The best way to express my feelings is through a story. Last year I was on the 201 bus heading back from the UTC mall. As I boarded the bus, I saw a middle-aged, overweight woman wearing all black sitting on the bench waiting to board the bus. As I sat down on the bus, she followed me onto the bus and took a seat not far away. The bus pulled away from the stop and what began as a bus ride back to campus turned into something far more memorable. This lady began to shout some of the most disgusting comments about Jews. At first I was confused as to her audience, but I soon realized that I was her target. Amongst other things, I was called a “filthy Jew”, a “baby killer”, a “kike” and I was told to get out of the Middle East before she killed me.
After that lady left the bus at the request of the bus driver, I was left in a state of utter confusion. How did she know that I was (a) Jewish and (b) pro-Israel? I wasn’t wearing a kippah, I wasn’t wearing an Israel shirt, and I don’t look overtly Jewish. And then it hit me. The only way that this lady knew who I am is because she must have been on campus during Justice in Palestine Week and must have seen me trying to portray a contrary opinion to the presented information.
Justice in Palestine Week creates a very uncomfortable environment for pro-Israel students, almost all Jewish students, and other people who feel that their space is being invaded. When walking down Library Walk, it is impossible to overlook the giant wall that is supposed to represent the wall separating Israel proper from the West Bank. Painted on this wall are pictures, short stories, and explanations of the conflict. People swarm around passersby like flies, passing out propaganda to spark sympathy and become a supporter of the cause.
The explanations on the wall discuss many different aspects of the Israel-Palestinian conflict all from the perspective of a Palestinian. I am not against the Palestinian narrative, but I am against the way that it is presented. What exactly does this wall stand for? Physically, as mentioned earlier, it is supposed to demonstrate the barrier between Israel proper and the West Bank. The writings on the wall will lead a person to believe that the wall is erected to keep Palestinians out of Israeli jobs and away from Israeli hospitals, whereas someone else might convey that the wall was built in response to keep out suicide bombers that plagued Israel during the Second Intifada. Emotionally, the wall and the people who put it up will convey that it represents the oppression of the Palestinian people. Other people will say that this wall is the emotional representation of grieving parents who had to bury their children after they were murdered in suicide bomb attacks. The real problem is that this other, pro-Israel perspective is not being represented. When the pro-Israel perspective is silenced, it leads people to believe that this conflict is only one-dimensional: the oppressed versus the oppressors.

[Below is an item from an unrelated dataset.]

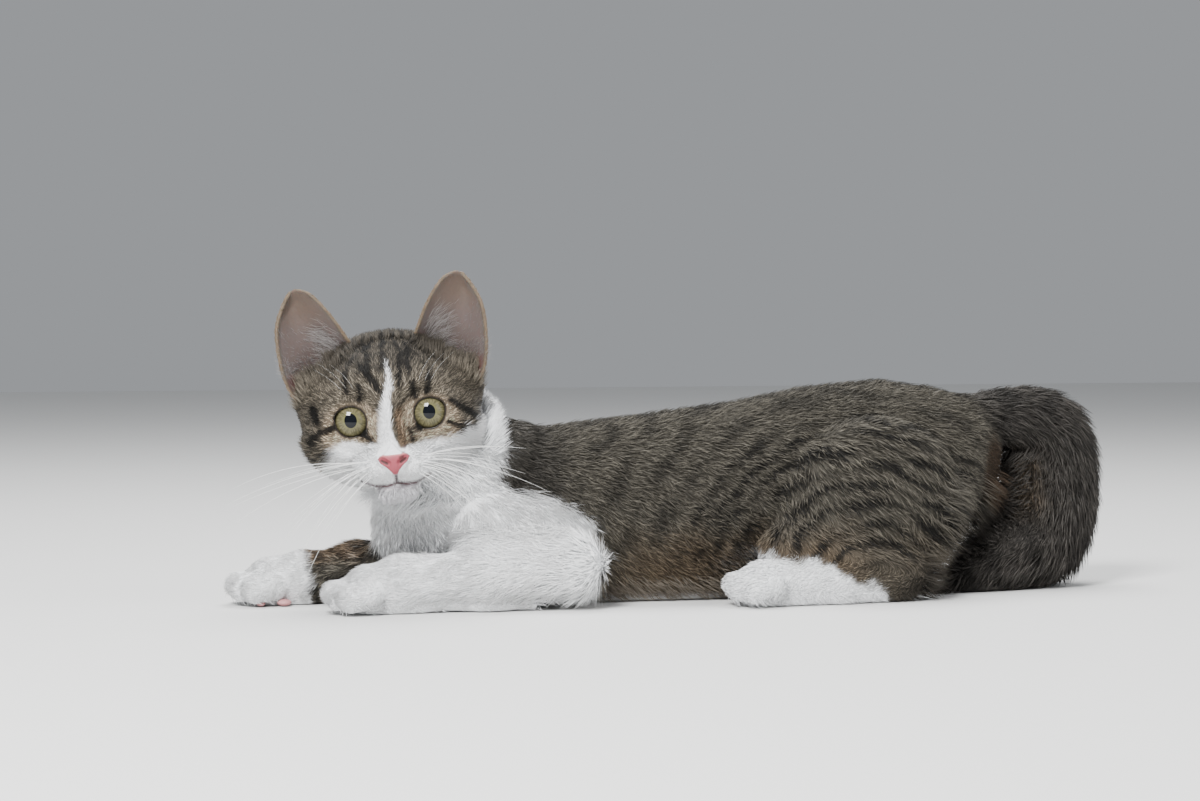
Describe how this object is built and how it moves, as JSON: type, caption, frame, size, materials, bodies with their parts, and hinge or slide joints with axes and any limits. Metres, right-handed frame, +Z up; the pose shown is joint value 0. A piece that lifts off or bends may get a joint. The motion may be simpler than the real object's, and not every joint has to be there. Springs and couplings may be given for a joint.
{
  "type": "domestic cat",
  "caption": "Life-size still kitten lying on its belly with forelegs out in front, head up and turned to its left, and tail hooked round behind.",
  "frame": {"origin": "On the floor under the middle of the belly, on the flat that the kitten rests on.", "axes": "+Z up, -X toward the head end, -Y toward the cat's left side, +X toward the rump."},
  "size_m": [0.4236, 0.1352, 0.1499],
  "materials": {
    "head_coat": "short tabby fur with a white blaze and muzzle",
    "tabby_coat": "grey-brown ticked fur with dark stripes",
    "white_coat": "soft white fur",
    "tail_coat": "long dark grey-brown fur",
    "ear": "thin pinkish grey skin with fine hair",
    "eye": "wet and glossy, olive green iris"
  },
  "bodies": {
    "root": {"head": "head_coat", "left_ear": "ear", "right_ear": "ear", "left_eye": "eye", "right_eye": "eye", "neck": "white_coat", "torso": "tabby_coat", "left_upper_arm": "white_coat", "left_forearm": "white_coat", "left_forepaw": "white_coat", "right_upper_arm": "tabby_coat", "right_forearm": "tabby_coat", "right_forepaw": "white_coat", "left_thigh": "tabby_coat", "left_hind_foot": "white_coat", "right_thigh": "tabby_coat", "right_hind_foot": "white_coat", "tail_base": "tail_coat", "tail_middle": "tail_coat", "tail_tip": "tail_coat"}
  },
  "joints": []
}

When something is boiled down so easily into a right versus wrong situation, it is rather easy to create an environment of hate. This lady I encountered on the bus clearly only received one perspective of this conflict. She clearly only walked by the giant wall and was inundated with one perspective. She probably felt extremely sympathetic to the Palestinian cause, as any person with a heart should, but was misguided by such overtly skewed information that she could not empathize with anything that was not immediately presented to her on a large display. Without a doubt, this hatred I experienced was clearly manifested by the creators of Justice in Palestine Week. I am not the person to judge whether or not the manifestation of this hate was intentional or not; regardless of intention, it exists. And as a collection of student groups put on Justice in Palestine Week, these groups should be held to the principles of our university. Instead of stifling dialogue by providing only one side of a two-sided issue, these groups should provide at least some insight into the other perspective in order to prevent the average person from being filled with hatred.
Steven is a junior in Revelle College majoring in international studies.